## start Data block
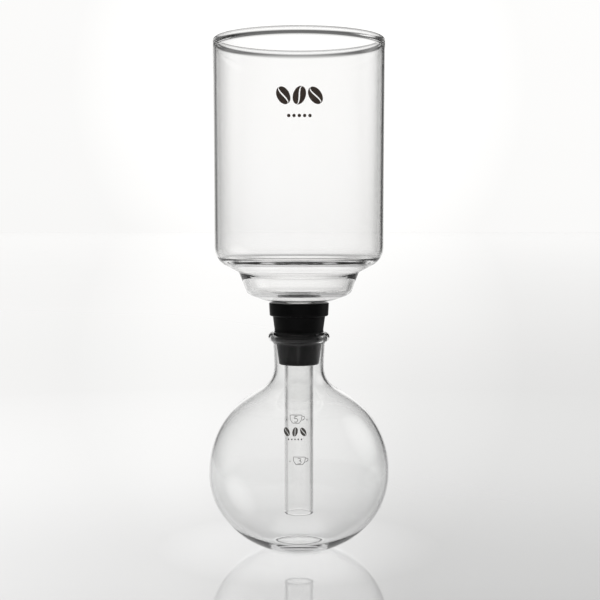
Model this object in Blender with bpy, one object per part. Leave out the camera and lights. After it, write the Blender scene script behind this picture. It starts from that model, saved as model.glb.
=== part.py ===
"""Glass set of a siphon coffee maker: lower flask, rubber stopper and upper chamber.

Everything is turned about the Z axis.  The flask stands on its flat base at Z = 0, the tapered
stopper sits in the flask's neck, and the siphon tube of the upper chamber runs down through the
stopper to just above the flask's floor.  Sizes chain from the tube outwards and from the base
upwards, so a changed size carries the pieces that fit on it along.  Lengths are in metres.
"""

import math

import bmesh
import bpy
from mathutils import Matrix, Vector

# Driving dimensions ---------------------------------------------------------------------------

FIT_GAP = 0.0003  # space left between pieces that touch
SEGMENTS = 48  # facets round the axis
ARC_STEP = math.radians(24)  # largest turn between two points of a rounded corner
END_STEPS = 5  # points on the half-round end of a glass wall
SHARP_ANGLE = math.radians(35)  # steeper edges than this are shaded sharp
MERGE_DISTANCE = 1e-6
SHARE_OF_SIDE = 0.49  # the most of a side that one rounding may use up
THINNEST_MITRE = 0.5  # limits how far a wall's inner point moves at a sharp turn

# lower flask
BALL_RADIUS = 0.0534  # outside, at the widest place
BALL_LOWER_DEPTH = 0.0472  # how deep the flattened lower half would go without its base
BALL_BAND = 0.0018  # straight band between the lower and the upper half
BALL_STEPS = 9  # points on each half of the ball
BASE_RADIUS = 0.0170  # where the lower half is cut by the flat base
BASE_EDGE_RADIUS = 0.004
FLASK_WALL = 0.00145
FLASK_FLOOR = 0.0020
NECK_FILLET = 0.0115  # between the ball and the neck
FILLET_STEPS = 4
NECK_LENGTH = 0.0228  # from the top of that fillet to the top of the lip
NECK_FLARE = 0.001  # how much wider the neck is under the lip than at its foot
LIP_RADIUS = 0.0031  # of the rolled bead
LIP_OVERHANG = 0.0027  # how far the bead stands out from the neck
LIP_UNDERCUT = 0.0018  # fillet under the bead
BEAD_STEPS = 6
BEAD_START = -45  # degrees from level, where the bead leaves that fillet
MOUTH_STEPS = 3

# rubber stopper
STOPPER_FOOT_WALL = 0.0028  # rubber round the tube at the narrow end
STOPPER_TAPER = 0.133  # radius gained for each unit of height
STOPPER_DEPTH = 0.0194  # below the top of the lip
STOPPER_FOOT_EDGE = 0.0012
STOPPER_SHOW = 0.0093  # tapered body seen between the lip and the flange
SEAT_DEPTH = 0.0015  # below the top of the lip, where the taper meets the glass
FLANGE_HEIGHT = 0.0078
FLANGE_OVERHANG = 0.0018
FLANGE_DRAFT = 0.0004  # the flange is wider at its top by this much
FLANGE_LOWER_EDGE = 0.0015
FLANGE_UPPER_EDGE = 0.0005

# upper chamber
TUBE_RADIUS = 0.0086  # outside
TUBE_WALL = 0.0014
TUBE_END_GAP = 0.0181  # from the flask's floor up to the end of the tube
TUBE_FLARE = 0.0012  # fillet where the tube is fused to the bowl
BOWL_WALL = 0.00165
BOWL_RADIUS = 0.0504  # outside, at the rim
BOWL_DRAFT = 0.0006  # the bowl is wider at its rim by this much
BOWL_HEIGHT = 0.1541  # from the underside of the cup to the rim
BOWL_CORNER = 0.009
CUP_FLOOR_RADIUS = 0.0195  # almost level underside, which rests over the stopper
CUP_FLOOR_RISE = 0.0010
CUP_EDGE_RADIUS = 0.0304
CUP_EDGE_RISE = 0.0048
CUP_EDGE_ROUND = 0.006
CUP_TOP_RADIUS = 0.0354  # the cup's wall meets the bowl's shoulder here
CUP_TOP_RISE = 0.0178
CUP_TOP_ROUND = 0.002
SHOULDER_SLOPE = 0.52  # height gained for each unit of radius

GLASS_COLOUR = (0.93, 0.95, 0.94, 1.0)
GLASS_ROUGHNESS = 0.02
GLASS_IOR = 1.47
RUBBER_COLOUR = (0.012, 0.012, 0.013, 1.0)
RUBBER_ROUGHNESS = 0.45
RUBBER_IOR = 1.5

# Sizes and places that follow from them ---------------------------------------------------------

ball_low_centre = BALL_LOWER_DEPTH * math.sqrt(1 - (BASE_RADIUS / BALL_RADIUS) ** 2)
ball_high_centre = ball_low_centre + BALL_BAND

stopper_bore = TUBE_RADIUS + FIT_GAP
stopper_foot_radius = stopper_bore + STOPPER_FOOT_WALL
stopper_seat_radius = stopper_foot_radius + STOPPER_TAPER * (STOPPER_DEPTH - SEAT_DEPTH)
stopper_top_radius = stopper_foot_radius + STOPPER_TAPER * (STOPPER_DEPTH + STOPPER_SHOW)
stopper_height = STOPPER_DEPTH + STOPPER_SHOW + FLANGE_HEIGHT
flange_radius = stopper_top_radius + FLANGE_OVERHANG + FLANGE_DRAFT

mouth_bore = stopper_seat_radius + FIT_GAP
neck_top_radius = mouth_bore - STOPPER_TAPER * LIP_RADIUS + FLASK_WALL
neck_foot_radius = neck_top_radius - NECK_FLARE
neck_foot_height = ball_high_centre + math.sqrt(
    (BALL_RADIUS + NECK_FILLET) ** 2 - (neck_foot_radius + NECK_FILLET) ** 2
)
lip_height = neck_foot_height + NECK_LENGTH
lip_centre = Vector((neck_top_radius + LIP_OVERHANG - LIP_RADIUS, lip_height - LIP_RADIUS))

stopper_base = lip_height - STOPPER_DEPTH
bowl_base = stopper_base + stopper_height + FIT_GAP
tube_length = bowl_base - FLASK_FLOOR - TUBE_END_GAP


# Outlines, as points of radius and height --------------------------------------------------------


def arc(centre, radii, start, end, steps):
    """Points on an ellipse's arc, with both ends; the angles are in degrees from the radius axis."""
    angles = [math.radians(start + (end - start) * i / steps) for i in range(steps + 1)]
    return [Vector((centre[0] + radii[0] * math.cos(a), centre[1] + radii[1] * math.sin(a))) for a in angles]


def rounded(corners):
    """An open outline through (radius, height, rounding) corners, each rounded by an arc.

    A rounding is limited to what its two sides leave room for.
    """
    places = [Vector(corner[:2]) for corner in corners]
    outline = [places[0]]
    for before, place, after, corner in zip(places, places[1:], places[2:], corners[1:]):
        into, out = (place - before).normalized(), (after - place).normalized()
        turn = into.angle_signed(out)
        slope = math.tan(abs(turn) / 2)
        room = SHARE_OF_SIDE * min((place - before).length, (after - place).length)
        radius = min(corner[2], room / slope) if slope > MERGE_DISTANCE else 0
        if radius <= 0:
            outline.append(place)
            continue
        start = place - into * radius * slope
        centre = start + Vector((into.y, -into.x)) * math.copysign(radius, turn)
        steps = max(2, math.ceil(abs(turn) / ARC_STEP))
        for i in range(steps + 1):
            outline.append(centre + Matrix.Rotation(-turn * i / steps, 2) @ (start - centre))
    return outline + [places[-1]]


def inside_of(outline, walls):
    """The outline moved to its left by each point's own wall thickness."""
    moved = []
    for i, place in enumerate(outline):
        ahead = outline[min(i + 1, len(outline) - 1)] - place
        behind = place - outline[max(i - 1, 0)]
        into = (behind if behind.length else ahead).normalized()
        out = (ahead if ahead.length else behind).normalized()
        along = (into + out).normalized()
        normal = Vector((-along.y, along.x))
        moved.append(place + normal * walls[i] / max(along.dot(out), THINNEST_MITRE))
    return moved


def end_cap(first, last):
    """The points of a half-round end between two walls, going from first to last by the right."""
    centre = (first + last) / 2
    spoke = first - centre
    return [centre + Matrix.Rotation(math.pi * i / END_STEPS, 2) @ spoke for i in range(1, END_STEPS)]


def flask_outline():
    """Base, ball, neck and rolled lip outside, then the bore and the inside back to the axis."""
    base_angle = -math.degrees(math.asin(ball_low_centre / BALL_LOWER_DEPTH))
    lower = arc((0, ball_low_centre), (BALL_RADIUS, BALL_LOWER_DEPTH), base_angle, 0, BALL_STEPS)
    base = rounded([(0, 0, 0), (BASE_RADIUS, 0, BASE_EDGE_RADIUS), (*lower[1], 0)])

    fillet_centre = Vector((neck_foot_radius + NECK_FILLET, neck_foot_height))
    ball_end = math.degrees(math.atan2(fillet_centre.y - ball_high_centre, fillet_centre.x))
    upper = arc((0, ball_high_centre), (BALL_RADIUS, BALL_RADIUS), 0, ball_end, BALL_STEPS)
    fillet = arc(fillet_centre, (NECK_FILLET, NECK_FILLET), ball_end + 180, 180, FILLET_STEPS)

    bead = arc(lip_centre, (LIP_RADIUS, LIP_RADIUS), BEAD_START, 90, BEAD_STEPS)
    under_lip = rounded([
        (*fillet[-1], 0),
        (neck_top_radius, lip_centre.y - LIP_RADIUS, LIP_UNDERCUT),
        (*bead[0], 0),
    ])
    body = base[:-1] + lower[1:] + upper + fillet[1:] + under_lip[1:-1]
    mouth_edge = (lip_centre.x - mouth_bore, SEAT_DEPTH)
    mouth = arc((lip_centre.x, lip_height - SEAT_DEPTH), mouth_edge, 90, 180, MOUTH_STEPS)[1:]

    walls = [FLASK_WALL if place.y > BASE_EDGE_RADIUS else FLASK_FLOOR for place in body]
    inside = inside_of(body, walls)
    below_lip = [place for place in inside if place.y < lip_height - 2 * LIP_RADIUS]
    return body + bead + mouth + below_lip[::-1]


def stopper_outline():
    """The bore, the tapered body and the flange, measured from the narrow end."""
    taper_top = STOPPER_DEPTH + STOPPER_SHOW
    return rounded([
        (stopper_bore, stopper_height / 2, 0),
        (stopper_bore, 0, 0),
        (stopper_foot_radius, 0, STOPPER_FOOT_EDGE),
        (stopper_top_radius, taper_top, 0),
        (flange_radius - FLANGE_DRAFT, taper_top, FLANGE_LOWER_EDGE),
        (flange_radius, stopper_height, FLANGE_UPPER_EDGE),
        (stopper_bore, stopper_height, TUBE_FLARE - FIT_GAP),
        (stopper_bore, stopper_height / 2, 0),
    ])[:-1]


def chamber_outline():
    """The tube, the cup, the shoulder and the bowl outside, then the inside back down."""
    foot_radius = BOWL_RADIUS - BOWL_DRAFT
    shoulder_rise = CUP_TOP_RISE + SHOULDER_SLOPE * (foot_radius - CUP_TOP_RADIUS)
    outside = rounded([
        (TUBE_RADIUS, TUBE_WALL / 2 - tube_length, 0),
        (TUBE_RADIUS, 0, TUBE_FLARE),
        (CUP_FLOOR_RADIUS, CUP_FLOOR_RISE, CUP_EDGE_ROUND),
        (CUP_EDGE_RADIUS, CUP_EDGE_RISE, CUP_EDGE_ROUND),
        (CUP_TOP_RADIUS, CUP_TOP_RISE, CUP_TOP_ROUND),
        (foot_radius, shoulder_rise, BOWL_CORNER),
        (BOWL_RADIUS, BOWL_HEIGHT - BOWL_WALL / 2, 0),
    ])
    walls = [TUBE_WALL if place.x < TUBE_RADIUS + MERGE_DISTANCE else BOWL_WALL for place in outside]
    inside = inside_of(outside, walls)
    rim = end_cap(outside[-1], inside[-1])
    tube_end = end_cap(inside[0], outside[0])
    return outside + rim + inside[::-1] + tube_end


# Solids ------------------------------------------------------------------------------------------


def material(name, colour, roughness, transmission, ior):
    """A Principled material for one piece."""
    made = bpy.data.materials.new(name)
    made.use_nodes = True
    shader = made.node_tree.nodes["Principled BSDF"]
    shader.inputs["Base Color"].default_value = colour
    shader.inputs["Roughness"].default_value = roughness
    shader.inputs["Metallic"].default_value = 0.0
    shader.inputs["Transmission Weight"].default_value = transmission
    shader.inputs["IOR"].default_value = ior
    made.diffuse_color = colour
    return made


def turned(name, outline, height, finish, parent):
    """Spins an outline about Z into one closed body, and stands it at its height on the axis."""
    closed = outline[0].x > 0
    mesh = bpy.data.meshes.new(name)
    shape = bmesh.new()
    points = [shape.verts.new((place.x, 0, place.y)) for place in outline]
    pairs = list(zip(points, points[1:]))
    if closed:
        pairs.append((points[-1], points[0]))
    edges = [shape.edges.new(pair) for pair in pairs]
    bmesh.ops.spin(
        shape,
        geom=points + edges,
        cent=(0, 0, 0),
        axis=(0, 0, 1),
        angle=2 * math.pi,
        steps=SEGMENTS,
        use_merge=True,
    )
    bmesh.ops.remove_doubles(shape, verts=shape.verts, dist=MERGE_DISTANCE)
    bmesh.ops.recalc_face_normals(shape, faces=shape.faces)
    shape.to_mesh(mesh)
    shape.free()
    mesh.shade_smooth()
    mesh.set_sharp_from_angle(angle=SHARP_ANGLE)
    mesh.materials.append(finish)
    piece = bpy.data.objects.new(name, mesh)
    piece.location = (0, 0, height)
    piece.parent = parent
    bpy.context.scene.collection.objects.link(piece)
    return piece


def build():
    for old in list(bpy.data.objects):
        bpy.data.objects.remove(old, do_unlink=True)

    axis = bpy.data.objects.new("siphon_axis", None)
    axis.empty_display_size = BASE_RADIUS
    bpy.context.scene.collection.objects.link(axis)

    flask_glass = material("flask_glass", GLASS_COLOUR, GLASS_ROUGHNESS, 1.0, GLASS_IOR)
    chamber_glass = material("chamber_glass", GLASS_COLOUR, GLASS_ROUGHNESS, 1.0, GLASS_IOR)
    black_rubber = material("black_rubber", RUBBER_COLOUR, RUBBER_ROUGHNESS, 0.0, RUBBER_IOR)

    turned("lower_flask", flask_outline(), 0, flask_glass, axis)
    turned("rubber_stopper", stopper_outline(), stopper_base, black_rubber, axis)
    turned("upper_chamber", chamber_outline(), bowl_base, chamber_glass, axis)


build()
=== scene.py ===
"""Looks of a siphon coffee maker's glass set: blown flask, rubber stopper and stepped upper chamber.

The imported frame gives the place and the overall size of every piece.  Each piece is turned from a
finely rounded outline, with the ripples and thick places that blown glass has, and the enamel
marks are laid on the glass.  Lengths are in metres.
"""

import math

import bmesh
import bpy
from mathutils import Matrix, Vector


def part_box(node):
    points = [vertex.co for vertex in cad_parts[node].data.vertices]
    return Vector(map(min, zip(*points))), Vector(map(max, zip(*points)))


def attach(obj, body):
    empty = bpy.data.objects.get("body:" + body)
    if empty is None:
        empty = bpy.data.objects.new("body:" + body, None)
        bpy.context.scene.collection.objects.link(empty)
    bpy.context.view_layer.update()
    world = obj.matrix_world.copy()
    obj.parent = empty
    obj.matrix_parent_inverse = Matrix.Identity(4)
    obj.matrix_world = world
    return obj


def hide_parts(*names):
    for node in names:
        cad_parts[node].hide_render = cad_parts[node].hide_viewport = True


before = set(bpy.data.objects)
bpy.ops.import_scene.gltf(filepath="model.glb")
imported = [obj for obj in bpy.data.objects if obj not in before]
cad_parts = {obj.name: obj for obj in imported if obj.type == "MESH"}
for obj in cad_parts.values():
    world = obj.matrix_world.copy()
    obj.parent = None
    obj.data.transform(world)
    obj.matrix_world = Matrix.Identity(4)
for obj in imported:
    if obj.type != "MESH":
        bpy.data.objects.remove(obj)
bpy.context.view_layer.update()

_, flask_high = (Vector(corner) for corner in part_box("lower_flask"))
stopper_low, stopper_high = (Vector(corner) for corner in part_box("rubber_stopper"))
chamber_low, chamber_high = (Vector(corner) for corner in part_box("upper_chamber"))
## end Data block
Everything from the line that contains "piece = bpy.data.objects.new(name, mesh)" to the line that contains "for node in" must be transcribed exactly, both end lines included.

= Answer to this task =
    piece = bpy.data.objects.new(name, mesh)
    piece.location = (0, 0, height)
    piece.parent = parent
    bpy.context.scene.collection.objects.link(piece)
    return piece


def build():
    for old in list(bpy.data.objects):
        bpy.data.objects.remove(old, do_unlink=True)

    axis = bpy.data.objects.new("siphon_axis", None)
    axis.empty_display_size = BASE_RADIUS
    bpy.context.scene.collection.objects.link(axis)

    flask_glass = material("flask_glass", GLASS_COLOUR, GLASS_ROUGHNESS, 1.0, GLASS_IOR)
    chamber_glass = material("chamber_glass", GLASS_COLOUR, GLASS_ROUGHNESS, 1.0, GLASS_IOR)
    black_rubber = material("black_rubber", RUBBER_COLOUR, RUBBER_ROUGHNESS, 0.0, RUBBER_IOR)

    turned("lower_flask", flask_outline(), 0, flask_glass, axis)
    turned("rubber_stopper", stopper_outline(), stopper_base, black_rubber, axis)
    turned("upper_chamber", chamber_outline(), bowl_base, chamber_glass, axis)


build()
=== scene.py ===
"""Looks of a siphon coffee maker's glass set: blown flask, rubber stopper and stepped upper chamber.

The imported frame gives the place and the overall size of every piece.  Each piece is turned from a
finely rounded outline, with the ripples and thick places that blown glass has, and the enamel
marks are laid on the glass.  Lengths are in metres.
"""

import math

import bmesh
import bpy
from mathutils import Matrix, Vector


def part_box(node):
    points = [vertex.co for vertex in cad_parts[node].data.vertices]
    return Vector(map(min, zip(*points))), Vector(map(max, zip(*points)))


def attach(obj, body):
    empty = bpy.data.objects.get("body:" + body)
    if empty is None:
        empty = bpy.data.objects.new("body:" + body, None)
        bpy.context.scene.collection.objects.link(empty)
    bpy.context.view_layer.update()
    world = obj.matrix_world.copy()
    obj.parent = empty
    obj.matrix_parent_inverse = Matrix.Identity(4)
    obj.matrix_world = world
    return obj


def hide_parts(*names):
    for node in names:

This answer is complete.